------ Source excerpt ------

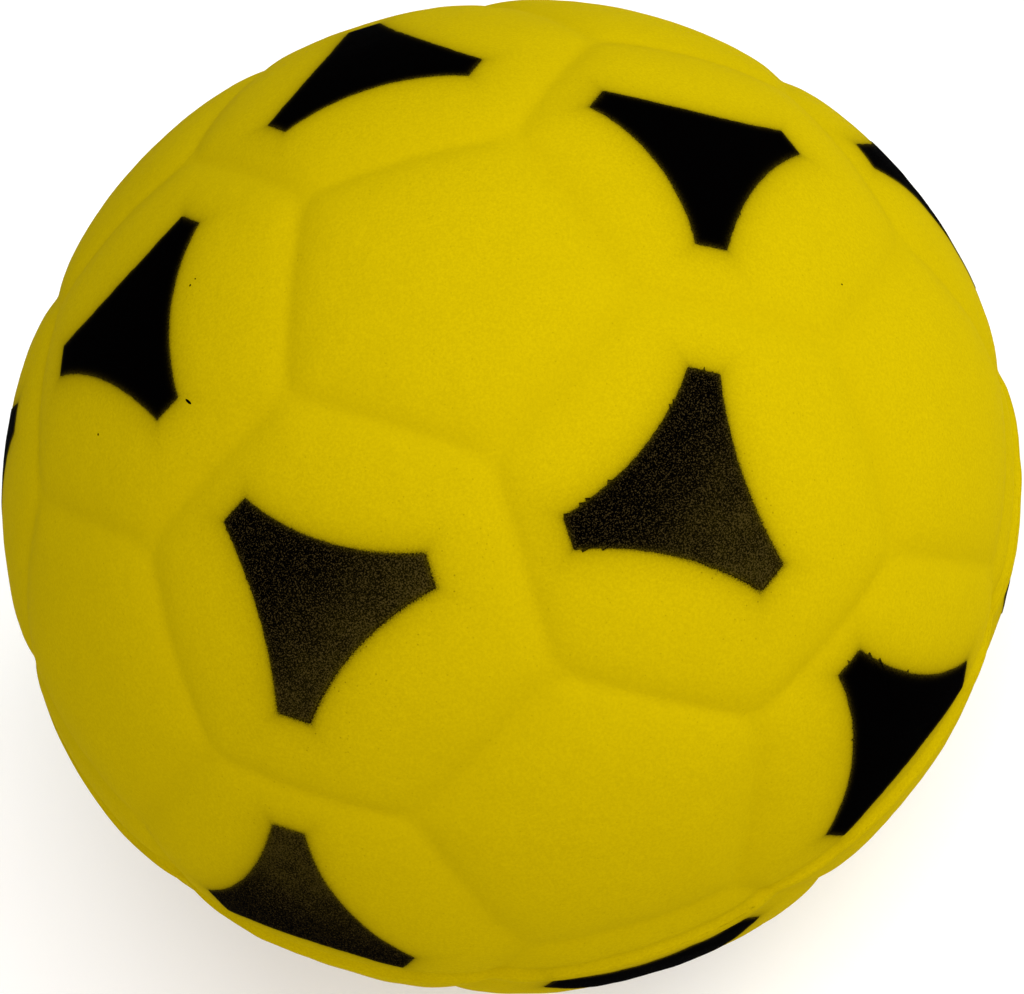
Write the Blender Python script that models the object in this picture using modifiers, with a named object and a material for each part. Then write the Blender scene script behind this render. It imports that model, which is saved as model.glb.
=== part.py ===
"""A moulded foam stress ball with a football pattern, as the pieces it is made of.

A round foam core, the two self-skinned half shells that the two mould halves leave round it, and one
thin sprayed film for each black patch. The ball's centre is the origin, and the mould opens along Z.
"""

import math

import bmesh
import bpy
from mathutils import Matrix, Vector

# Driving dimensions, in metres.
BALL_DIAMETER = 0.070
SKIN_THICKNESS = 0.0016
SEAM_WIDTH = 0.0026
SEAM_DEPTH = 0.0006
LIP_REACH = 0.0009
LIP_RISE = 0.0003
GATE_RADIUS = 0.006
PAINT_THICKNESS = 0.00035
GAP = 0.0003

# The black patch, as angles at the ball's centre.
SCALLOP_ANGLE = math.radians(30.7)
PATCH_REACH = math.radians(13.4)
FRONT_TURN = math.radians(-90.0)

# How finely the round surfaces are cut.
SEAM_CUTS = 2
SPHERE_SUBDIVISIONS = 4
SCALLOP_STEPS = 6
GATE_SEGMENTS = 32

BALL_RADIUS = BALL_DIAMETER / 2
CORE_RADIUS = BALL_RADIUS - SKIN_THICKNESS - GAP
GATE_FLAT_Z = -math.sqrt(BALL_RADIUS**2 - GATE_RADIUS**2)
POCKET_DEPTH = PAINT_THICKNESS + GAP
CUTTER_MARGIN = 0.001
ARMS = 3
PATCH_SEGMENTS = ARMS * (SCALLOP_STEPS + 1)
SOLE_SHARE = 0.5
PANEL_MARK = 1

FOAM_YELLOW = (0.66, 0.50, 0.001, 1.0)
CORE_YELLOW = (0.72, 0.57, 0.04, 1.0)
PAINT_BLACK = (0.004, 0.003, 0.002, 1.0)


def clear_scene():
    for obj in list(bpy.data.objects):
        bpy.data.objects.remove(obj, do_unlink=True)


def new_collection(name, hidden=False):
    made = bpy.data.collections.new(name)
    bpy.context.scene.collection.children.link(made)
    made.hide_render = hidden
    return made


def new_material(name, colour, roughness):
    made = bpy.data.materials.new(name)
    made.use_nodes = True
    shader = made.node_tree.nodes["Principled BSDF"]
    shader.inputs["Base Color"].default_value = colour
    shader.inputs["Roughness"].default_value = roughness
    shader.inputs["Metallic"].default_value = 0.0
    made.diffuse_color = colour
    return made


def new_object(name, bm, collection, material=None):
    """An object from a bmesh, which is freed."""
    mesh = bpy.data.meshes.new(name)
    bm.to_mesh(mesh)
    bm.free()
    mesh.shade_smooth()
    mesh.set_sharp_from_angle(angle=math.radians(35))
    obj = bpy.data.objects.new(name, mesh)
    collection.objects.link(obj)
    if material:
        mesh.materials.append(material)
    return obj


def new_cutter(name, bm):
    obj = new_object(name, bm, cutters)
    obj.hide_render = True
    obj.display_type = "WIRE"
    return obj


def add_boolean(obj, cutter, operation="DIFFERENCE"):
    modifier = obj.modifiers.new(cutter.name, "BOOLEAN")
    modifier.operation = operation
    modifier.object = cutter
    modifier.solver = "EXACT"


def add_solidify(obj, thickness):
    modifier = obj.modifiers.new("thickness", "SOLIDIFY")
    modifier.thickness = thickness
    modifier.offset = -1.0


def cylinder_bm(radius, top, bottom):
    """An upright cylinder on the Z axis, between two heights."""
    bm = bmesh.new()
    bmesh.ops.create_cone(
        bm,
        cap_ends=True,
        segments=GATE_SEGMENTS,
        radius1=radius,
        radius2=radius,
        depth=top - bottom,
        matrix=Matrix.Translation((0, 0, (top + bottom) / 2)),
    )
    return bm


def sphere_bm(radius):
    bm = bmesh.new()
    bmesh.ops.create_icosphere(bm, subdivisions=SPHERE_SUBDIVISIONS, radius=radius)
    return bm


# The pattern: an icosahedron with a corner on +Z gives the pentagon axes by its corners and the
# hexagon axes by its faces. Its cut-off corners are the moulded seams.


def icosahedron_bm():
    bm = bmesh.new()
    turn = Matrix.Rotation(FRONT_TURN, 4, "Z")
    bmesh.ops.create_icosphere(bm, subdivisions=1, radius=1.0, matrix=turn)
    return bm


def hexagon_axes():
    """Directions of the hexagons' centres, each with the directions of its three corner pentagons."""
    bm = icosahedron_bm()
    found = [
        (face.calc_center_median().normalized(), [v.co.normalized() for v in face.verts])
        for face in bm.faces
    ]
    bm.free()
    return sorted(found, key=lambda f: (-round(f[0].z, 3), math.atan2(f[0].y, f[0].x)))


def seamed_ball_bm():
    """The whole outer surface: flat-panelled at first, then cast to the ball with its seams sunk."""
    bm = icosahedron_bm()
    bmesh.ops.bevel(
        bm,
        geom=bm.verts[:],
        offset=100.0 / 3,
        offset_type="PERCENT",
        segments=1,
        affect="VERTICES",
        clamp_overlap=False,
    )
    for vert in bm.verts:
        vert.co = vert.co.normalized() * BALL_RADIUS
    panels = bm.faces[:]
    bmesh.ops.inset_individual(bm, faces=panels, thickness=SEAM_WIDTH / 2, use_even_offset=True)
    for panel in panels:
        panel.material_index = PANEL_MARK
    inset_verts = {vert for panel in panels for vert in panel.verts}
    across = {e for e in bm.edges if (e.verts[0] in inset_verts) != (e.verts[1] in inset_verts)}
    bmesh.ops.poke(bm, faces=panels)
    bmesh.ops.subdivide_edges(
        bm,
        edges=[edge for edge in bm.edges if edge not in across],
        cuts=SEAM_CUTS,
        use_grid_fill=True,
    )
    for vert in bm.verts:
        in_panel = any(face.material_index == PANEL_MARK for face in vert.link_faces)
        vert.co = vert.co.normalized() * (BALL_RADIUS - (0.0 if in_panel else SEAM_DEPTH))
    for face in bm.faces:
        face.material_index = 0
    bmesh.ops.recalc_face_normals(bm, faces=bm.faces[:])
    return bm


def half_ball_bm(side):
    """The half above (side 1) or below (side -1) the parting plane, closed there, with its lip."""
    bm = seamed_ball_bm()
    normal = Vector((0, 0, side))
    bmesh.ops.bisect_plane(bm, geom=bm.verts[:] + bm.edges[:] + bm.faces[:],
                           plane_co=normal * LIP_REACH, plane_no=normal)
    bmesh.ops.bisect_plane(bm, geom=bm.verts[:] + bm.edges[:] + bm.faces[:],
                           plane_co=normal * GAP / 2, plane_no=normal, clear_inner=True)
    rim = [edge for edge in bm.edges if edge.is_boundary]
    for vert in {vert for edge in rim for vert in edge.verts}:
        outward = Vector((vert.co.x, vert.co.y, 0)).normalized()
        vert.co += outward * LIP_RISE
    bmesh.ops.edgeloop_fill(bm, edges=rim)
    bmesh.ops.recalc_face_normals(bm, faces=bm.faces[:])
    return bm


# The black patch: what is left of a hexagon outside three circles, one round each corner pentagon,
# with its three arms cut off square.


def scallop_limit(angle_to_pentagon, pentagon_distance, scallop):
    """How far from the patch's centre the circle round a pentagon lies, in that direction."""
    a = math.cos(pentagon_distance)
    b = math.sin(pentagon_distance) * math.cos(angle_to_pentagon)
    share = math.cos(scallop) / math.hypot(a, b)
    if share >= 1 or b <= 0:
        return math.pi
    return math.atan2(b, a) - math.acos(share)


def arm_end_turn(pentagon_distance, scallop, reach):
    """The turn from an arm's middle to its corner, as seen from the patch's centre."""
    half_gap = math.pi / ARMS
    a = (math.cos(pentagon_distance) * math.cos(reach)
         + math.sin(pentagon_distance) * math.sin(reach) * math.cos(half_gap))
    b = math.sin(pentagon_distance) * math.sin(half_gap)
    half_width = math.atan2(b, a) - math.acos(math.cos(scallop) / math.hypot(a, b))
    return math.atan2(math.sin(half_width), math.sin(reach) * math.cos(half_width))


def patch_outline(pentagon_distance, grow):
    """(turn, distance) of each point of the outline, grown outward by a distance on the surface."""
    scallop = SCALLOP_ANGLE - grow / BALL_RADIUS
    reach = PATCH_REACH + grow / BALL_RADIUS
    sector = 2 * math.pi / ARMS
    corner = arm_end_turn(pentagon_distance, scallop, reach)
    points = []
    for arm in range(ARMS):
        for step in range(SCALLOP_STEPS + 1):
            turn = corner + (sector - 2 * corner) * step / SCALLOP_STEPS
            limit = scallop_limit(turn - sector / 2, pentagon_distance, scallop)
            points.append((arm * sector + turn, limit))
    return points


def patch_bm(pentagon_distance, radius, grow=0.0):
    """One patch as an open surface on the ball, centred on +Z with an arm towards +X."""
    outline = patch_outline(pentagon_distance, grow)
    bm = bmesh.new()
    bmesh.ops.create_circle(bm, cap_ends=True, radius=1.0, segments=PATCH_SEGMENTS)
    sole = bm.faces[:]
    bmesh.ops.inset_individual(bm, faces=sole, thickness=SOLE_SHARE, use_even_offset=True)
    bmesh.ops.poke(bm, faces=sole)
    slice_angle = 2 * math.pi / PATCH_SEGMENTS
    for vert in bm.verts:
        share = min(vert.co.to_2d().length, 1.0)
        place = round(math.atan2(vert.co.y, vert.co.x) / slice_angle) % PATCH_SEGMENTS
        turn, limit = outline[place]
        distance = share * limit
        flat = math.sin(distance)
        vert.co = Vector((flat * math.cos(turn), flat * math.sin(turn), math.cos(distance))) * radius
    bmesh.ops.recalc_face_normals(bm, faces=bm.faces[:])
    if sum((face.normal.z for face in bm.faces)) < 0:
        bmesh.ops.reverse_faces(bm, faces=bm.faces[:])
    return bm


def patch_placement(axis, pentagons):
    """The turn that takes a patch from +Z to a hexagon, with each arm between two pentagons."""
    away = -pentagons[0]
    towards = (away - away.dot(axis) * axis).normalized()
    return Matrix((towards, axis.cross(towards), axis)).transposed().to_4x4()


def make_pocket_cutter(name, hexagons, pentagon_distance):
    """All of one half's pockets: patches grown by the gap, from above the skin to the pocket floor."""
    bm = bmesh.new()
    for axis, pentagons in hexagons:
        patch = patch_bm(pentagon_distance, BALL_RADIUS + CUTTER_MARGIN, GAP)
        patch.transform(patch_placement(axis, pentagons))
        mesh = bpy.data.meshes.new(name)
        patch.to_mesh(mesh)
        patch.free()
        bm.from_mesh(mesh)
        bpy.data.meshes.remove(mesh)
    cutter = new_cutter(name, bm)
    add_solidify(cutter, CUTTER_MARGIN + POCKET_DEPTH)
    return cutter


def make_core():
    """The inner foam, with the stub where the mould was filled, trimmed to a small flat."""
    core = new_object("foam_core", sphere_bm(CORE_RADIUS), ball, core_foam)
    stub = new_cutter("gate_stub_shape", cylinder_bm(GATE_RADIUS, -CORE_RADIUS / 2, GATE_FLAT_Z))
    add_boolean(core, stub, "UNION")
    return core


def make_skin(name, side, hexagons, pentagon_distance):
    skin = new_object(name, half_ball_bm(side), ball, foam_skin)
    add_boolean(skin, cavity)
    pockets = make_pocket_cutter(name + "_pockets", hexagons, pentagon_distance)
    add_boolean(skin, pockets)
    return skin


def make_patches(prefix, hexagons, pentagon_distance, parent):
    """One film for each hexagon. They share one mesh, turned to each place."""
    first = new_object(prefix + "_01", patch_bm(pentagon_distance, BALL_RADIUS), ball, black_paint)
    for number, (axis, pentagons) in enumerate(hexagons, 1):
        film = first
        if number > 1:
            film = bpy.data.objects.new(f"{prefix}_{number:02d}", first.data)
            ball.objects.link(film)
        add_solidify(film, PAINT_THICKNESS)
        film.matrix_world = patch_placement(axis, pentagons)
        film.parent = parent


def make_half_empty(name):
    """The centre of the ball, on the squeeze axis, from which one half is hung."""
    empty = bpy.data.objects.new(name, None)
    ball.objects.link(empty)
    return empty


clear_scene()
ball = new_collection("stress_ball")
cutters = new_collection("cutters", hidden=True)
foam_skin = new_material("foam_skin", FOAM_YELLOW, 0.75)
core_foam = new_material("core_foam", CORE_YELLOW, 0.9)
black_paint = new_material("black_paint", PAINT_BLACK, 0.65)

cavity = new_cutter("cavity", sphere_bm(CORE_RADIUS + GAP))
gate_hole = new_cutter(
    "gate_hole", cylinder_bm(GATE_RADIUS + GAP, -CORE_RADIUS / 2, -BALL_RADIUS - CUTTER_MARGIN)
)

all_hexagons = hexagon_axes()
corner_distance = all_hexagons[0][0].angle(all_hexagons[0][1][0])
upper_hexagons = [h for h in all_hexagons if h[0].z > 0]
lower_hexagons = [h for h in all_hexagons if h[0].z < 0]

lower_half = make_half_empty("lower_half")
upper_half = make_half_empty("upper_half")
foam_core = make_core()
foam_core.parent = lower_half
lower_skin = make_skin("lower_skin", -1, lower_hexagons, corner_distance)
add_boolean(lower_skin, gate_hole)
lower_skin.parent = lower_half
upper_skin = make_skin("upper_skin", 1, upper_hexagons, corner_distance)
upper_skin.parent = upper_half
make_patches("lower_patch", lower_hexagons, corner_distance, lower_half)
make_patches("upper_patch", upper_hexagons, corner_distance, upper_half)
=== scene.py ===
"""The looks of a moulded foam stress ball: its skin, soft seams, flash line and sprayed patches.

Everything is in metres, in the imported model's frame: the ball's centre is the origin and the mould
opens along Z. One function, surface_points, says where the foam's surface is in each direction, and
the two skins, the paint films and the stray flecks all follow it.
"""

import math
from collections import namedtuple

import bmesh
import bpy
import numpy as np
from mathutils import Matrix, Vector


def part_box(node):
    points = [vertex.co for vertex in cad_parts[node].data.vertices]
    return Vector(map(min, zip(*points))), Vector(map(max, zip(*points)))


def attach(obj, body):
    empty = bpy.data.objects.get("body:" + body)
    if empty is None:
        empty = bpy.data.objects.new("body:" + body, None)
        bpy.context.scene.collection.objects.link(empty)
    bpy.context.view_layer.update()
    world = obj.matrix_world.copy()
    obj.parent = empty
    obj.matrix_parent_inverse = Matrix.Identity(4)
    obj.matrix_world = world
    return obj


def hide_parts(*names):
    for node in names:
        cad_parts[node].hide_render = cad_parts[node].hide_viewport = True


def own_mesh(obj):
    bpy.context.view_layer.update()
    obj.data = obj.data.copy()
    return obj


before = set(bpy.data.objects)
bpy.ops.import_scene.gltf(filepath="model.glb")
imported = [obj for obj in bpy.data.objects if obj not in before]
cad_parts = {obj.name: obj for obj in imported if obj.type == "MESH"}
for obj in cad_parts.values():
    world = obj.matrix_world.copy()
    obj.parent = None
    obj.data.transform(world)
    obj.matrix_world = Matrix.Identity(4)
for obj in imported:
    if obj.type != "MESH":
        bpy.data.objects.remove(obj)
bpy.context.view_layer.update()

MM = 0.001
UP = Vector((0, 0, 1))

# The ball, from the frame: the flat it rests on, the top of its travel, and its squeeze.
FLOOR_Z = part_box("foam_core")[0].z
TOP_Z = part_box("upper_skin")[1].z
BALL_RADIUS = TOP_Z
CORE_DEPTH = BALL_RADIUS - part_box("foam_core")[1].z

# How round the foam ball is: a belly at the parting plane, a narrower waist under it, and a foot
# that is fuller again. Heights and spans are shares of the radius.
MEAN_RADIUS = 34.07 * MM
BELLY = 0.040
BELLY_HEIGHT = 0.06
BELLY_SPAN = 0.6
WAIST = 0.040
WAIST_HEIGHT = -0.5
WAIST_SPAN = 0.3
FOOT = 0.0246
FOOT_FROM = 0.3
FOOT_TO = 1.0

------

Write out a verbatim copy of the data, beginning with its first line and ending with the line that contains "is made of.".

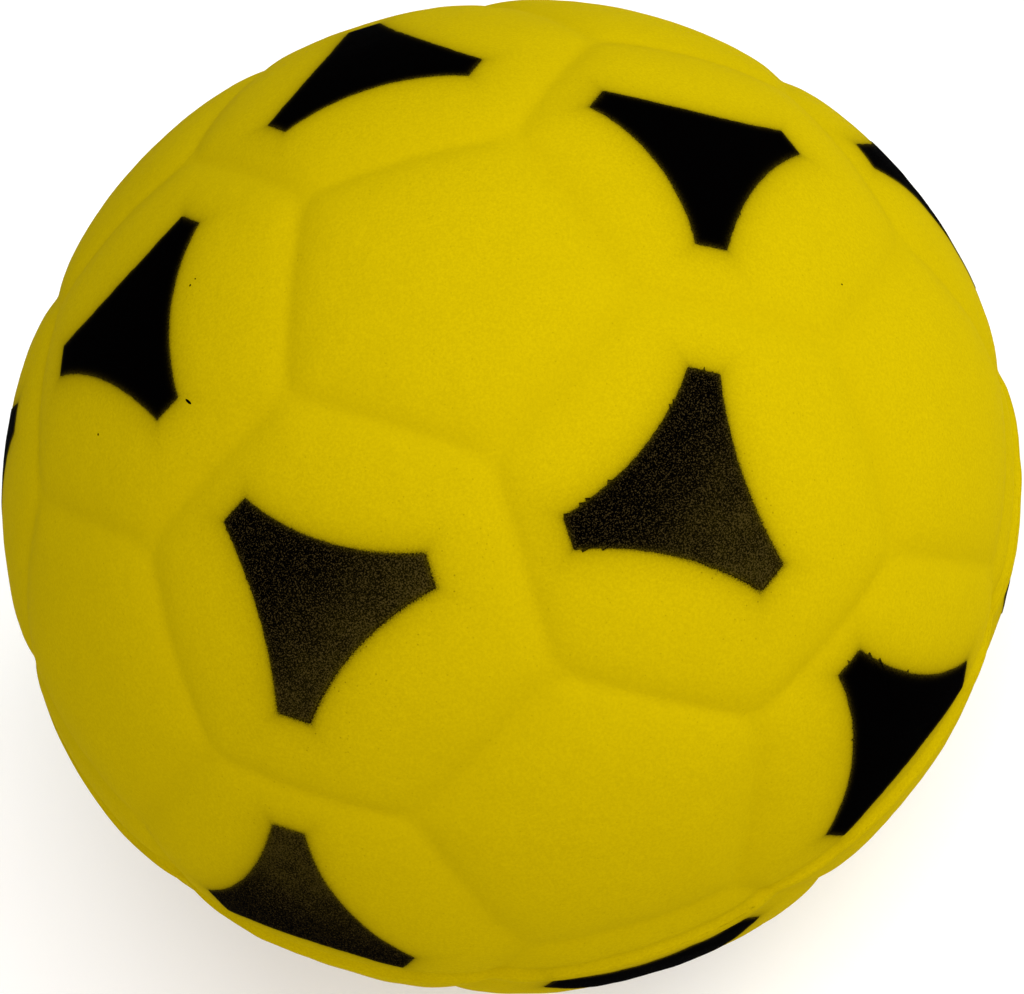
Write the Blender Python script that models the object in this picture using modifiers, with a named object and a material for each part. Then write the Blender scene script behind this render. It imports that model, which is saved as model.glb.
=== part.py ===
"""A moulded foam stress ball with a football pattern, as the pieces it is made of.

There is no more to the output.